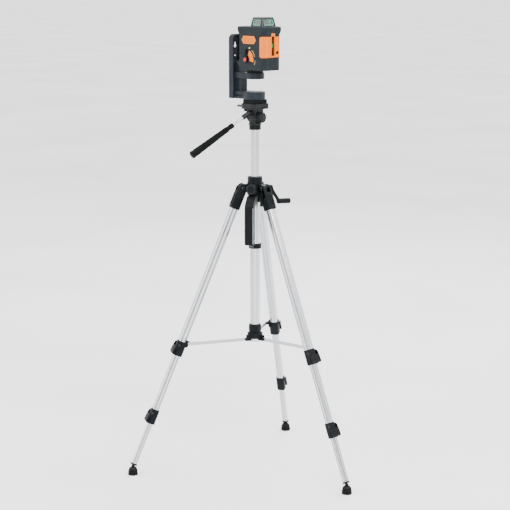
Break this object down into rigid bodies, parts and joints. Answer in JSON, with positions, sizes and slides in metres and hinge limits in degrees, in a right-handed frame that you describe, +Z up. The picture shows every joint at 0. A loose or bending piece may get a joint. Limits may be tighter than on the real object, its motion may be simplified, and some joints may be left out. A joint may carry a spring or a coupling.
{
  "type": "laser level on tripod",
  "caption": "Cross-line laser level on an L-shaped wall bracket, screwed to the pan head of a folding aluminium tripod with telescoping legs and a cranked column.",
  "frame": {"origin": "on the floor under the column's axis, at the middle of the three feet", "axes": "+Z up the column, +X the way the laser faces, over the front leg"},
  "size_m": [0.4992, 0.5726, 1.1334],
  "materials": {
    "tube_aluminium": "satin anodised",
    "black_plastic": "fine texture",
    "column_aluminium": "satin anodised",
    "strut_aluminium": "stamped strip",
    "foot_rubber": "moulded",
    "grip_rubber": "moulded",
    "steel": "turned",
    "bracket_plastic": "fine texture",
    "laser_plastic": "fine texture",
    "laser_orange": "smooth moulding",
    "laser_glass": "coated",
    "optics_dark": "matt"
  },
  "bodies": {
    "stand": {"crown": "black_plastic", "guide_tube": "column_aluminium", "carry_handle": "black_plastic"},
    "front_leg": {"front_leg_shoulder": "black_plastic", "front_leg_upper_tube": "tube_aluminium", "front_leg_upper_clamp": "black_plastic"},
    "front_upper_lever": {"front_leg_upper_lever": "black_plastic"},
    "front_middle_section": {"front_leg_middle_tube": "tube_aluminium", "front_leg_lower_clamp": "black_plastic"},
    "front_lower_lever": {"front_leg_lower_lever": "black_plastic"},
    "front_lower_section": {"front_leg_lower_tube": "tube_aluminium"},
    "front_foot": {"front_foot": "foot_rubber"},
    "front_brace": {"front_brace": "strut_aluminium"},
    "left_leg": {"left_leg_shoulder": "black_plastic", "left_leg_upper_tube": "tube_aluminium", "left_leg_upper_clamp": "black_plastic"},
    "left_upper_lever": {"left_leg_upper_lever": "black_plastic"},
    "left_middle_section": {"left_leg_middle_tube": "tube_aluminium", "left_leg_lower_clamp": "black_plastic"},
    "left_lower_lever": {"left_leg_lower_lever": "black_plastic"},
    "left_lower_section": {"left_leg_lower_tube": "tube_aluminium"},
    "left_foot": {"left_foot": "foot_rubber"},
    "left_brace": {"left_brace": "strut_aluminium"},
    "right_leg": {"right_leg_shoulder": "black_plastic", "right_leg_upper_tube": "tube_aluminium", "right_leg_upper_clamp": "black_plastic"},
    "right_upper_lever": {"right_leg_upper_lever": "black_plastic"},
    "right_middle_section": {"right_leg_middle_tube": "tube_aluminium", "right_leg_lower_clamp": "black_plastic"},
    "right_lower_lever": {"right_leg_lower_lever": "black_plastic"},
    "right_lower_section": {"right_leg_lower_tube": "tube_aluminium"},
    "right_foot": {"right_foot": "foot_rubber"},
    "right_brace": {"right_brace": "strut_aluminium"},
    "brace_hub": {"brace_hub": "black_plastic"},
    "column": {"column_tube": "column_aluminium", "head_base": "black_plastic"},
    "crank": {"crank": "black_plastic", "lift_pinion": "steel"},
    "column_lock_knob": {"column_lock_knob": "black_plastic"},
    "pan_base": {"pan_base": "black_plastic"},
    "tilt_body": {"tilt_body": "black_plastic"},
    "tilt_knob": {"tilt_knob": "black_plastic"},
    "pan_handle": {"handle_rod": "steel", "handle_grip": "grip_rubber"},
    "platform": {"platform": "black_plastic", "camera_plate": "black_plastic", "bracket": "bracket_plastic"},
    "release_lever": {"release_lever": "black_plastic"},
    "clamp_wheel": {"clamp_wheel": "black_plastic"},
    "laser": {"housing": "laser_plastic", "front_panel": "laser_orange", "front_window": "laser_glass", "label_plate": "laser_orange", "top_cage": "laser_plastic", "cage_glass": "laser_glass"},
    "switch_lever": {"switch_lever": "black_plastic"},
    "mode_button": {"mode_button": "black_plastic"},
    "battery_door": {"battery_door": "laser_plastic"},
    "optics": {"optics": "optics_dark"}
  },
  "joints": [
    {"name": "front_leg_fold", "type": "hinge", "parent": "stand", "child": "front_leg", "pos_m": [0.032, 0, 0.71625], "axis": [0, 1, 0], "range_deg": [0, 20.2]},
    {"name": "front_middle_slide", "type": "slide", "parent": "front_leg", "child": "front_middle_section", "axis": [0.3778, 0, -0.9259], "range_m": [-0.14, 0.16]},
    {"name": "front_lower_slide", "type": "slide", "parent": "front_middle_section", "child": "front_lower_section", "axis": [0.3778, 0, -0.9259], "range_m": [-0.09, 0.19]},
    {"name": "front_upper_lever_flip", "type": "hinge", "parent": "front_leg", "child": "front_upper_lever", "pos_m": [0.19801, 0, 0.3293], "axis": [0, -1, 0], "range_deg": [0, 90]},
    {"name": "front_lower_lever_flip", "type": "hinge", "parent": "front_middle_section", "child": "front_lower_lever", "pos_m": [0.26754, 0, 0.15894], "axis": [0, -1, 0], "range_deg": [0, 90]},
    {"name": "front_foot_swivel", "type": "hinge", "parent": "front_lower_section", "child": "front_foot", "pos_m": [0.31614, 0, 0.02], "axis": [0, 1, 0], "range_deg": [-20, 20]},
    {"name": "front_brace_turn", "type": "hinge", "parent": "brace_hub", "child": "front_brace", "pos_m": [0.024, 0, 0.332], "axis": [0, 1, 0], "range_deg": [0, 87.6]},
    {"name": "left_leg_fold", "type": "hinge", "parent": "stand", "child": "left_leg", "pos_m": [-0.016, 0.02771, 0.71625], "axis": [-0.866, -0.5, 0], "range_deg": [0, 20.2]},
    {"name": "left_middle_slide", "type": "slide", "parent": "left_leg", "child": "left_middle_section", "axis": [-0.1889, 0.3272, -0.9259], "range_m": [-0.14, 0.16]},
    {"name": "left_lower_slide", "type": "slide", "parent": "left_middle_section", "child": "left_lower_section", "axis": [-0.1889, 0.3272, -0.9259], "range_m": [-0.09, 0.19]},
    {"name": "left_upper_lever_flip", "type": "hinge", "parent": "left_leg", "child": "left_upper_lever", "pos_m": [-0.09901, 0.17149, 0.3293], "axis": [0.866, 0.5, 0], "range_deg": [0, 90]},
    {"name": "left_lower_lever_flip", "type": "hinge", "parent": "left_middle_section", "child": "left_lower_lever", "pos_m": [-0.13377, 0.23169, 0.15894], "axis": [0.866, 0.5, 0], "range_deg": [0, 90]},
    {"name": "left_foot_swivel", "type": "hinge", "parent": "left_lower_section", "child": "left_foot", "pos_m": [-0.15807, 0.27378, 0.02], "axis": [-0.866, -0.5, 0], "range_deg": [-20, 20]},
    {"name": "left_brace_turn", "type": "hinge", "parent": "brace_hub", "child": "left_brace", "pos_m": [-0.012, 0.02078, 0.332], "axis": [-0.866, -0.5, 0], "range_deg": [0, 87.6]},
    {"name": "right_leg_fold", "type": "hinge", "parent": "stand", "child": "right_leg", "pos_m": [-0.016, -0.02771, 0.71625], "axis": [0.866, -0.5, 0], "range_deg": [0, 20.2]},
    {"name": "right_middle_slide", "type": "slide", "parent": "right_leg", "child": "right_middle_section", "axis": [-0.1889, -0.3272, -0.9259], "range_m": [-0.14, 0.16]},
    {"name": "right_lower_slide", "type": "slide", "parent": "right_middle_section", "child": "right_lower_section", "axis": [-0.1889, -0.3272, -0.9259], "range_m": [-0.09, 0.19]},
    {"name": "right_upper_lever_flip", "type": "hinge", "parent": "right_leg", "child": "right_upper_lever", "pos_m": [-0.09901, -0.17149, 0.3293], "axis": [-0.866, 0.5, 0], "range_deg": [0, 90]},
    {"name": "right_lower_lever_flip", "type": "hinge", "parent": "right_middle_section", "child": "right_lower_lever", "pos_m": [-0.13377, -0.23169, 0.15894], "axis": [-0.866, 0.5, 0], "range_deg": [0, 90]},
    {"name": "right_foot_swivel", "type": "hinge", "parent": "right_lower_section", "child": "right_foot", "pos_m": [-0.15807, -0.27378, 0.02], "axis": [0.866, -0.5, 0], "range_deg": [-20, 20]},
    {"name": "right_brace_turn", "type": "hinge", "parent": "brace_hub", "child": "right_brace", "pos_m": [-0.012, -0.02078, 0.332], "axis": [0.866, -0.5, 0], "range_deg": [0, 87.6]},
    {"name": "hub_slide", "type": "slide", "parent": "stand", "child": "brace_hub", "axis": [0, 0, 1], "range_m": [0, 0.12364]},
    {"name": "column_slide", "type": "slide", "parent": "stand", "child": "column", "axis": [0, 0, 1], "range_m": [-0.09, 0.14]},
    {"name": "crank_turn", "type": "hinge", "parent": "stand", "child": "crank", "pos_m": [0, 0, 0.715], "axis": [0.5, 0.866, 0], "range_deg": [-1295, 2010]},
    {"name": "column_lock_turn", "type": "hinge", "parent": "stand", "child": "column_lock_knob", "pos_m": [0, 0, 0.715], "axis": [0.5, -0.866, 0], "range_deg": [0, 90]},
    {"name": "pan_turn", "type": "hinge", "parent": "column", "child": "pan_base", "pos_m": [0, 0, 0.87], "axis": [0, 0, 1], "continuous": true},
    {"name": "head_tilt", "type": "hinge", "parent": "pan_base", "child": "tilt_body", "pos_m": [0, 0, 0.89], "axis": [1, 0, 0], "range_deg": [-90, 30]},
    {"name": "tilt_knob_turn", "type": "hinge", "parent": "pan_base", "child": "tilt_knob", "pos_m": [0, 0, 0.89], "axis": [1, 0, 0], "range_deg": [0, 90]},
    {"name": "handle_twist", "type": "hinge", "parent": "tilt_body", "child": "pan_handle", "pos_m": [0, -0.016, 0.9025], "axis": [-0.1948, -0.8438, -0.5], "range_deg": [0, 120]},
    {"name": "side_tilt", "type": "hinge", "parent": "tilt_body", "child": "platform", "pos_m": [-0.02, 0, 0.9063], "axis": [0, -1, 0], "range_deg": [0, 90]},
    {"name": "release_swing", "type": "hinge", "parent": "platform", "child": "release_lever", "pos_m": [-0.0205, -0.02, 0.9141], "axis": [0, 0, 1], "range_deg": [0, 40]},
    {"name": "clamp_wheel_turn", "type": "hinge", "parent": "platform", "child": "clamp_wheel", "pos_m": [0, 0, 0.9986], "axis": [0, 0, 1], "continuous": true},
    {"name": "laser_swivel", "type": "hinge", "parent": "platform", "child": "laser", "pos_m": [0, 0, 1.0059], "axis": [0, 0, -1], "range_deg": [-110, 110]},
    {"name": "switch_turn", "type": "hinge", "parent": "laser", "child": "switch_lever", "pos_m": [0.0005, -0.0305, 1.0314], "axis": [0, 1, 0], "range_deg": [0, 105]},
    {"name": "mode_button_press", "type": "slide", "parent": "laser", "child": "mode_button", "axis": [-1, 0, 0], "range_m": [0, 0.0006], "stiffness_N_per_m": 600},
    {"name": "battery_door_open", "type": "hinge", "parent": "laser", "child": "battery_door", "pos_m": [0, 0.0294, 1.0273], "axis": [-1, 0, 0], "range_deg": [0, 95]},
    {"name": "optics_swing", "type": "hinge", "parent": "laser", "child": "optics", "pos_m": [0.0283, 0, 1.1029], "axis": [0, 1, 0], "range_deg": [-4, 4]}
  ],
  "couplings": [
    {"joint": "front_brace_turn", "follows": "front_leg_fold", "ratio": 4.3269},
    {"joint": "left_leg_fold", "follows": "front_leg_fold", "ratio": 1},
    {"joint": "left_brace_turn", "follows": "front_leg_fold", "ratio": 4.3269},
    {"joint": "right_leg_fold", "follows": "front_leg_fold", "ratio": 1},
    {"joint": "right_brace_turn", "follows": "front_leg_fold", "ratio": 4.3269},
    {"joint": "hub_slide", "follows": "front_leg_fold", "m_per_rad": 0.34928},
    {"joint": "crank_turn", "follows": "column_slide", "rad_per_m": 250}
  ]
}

:: Direction ::
Select the lines in this material that hold the word "joints", leaving none out.

:: Expected answer ::
Break this object down into rigid bodies, parts and joints. Answer in JSON, with positions, sizes and slides in metres and hinge limits in degrees, in a right-handed frame that you describe, +Z up. The picture shows every joint at 0. A loose or bending piece may get a joint. Limits may be tighter than on the real object, its motion may be simplified, and some joints may be left out. A joint may carry a spring or a coupling.
  "joints": [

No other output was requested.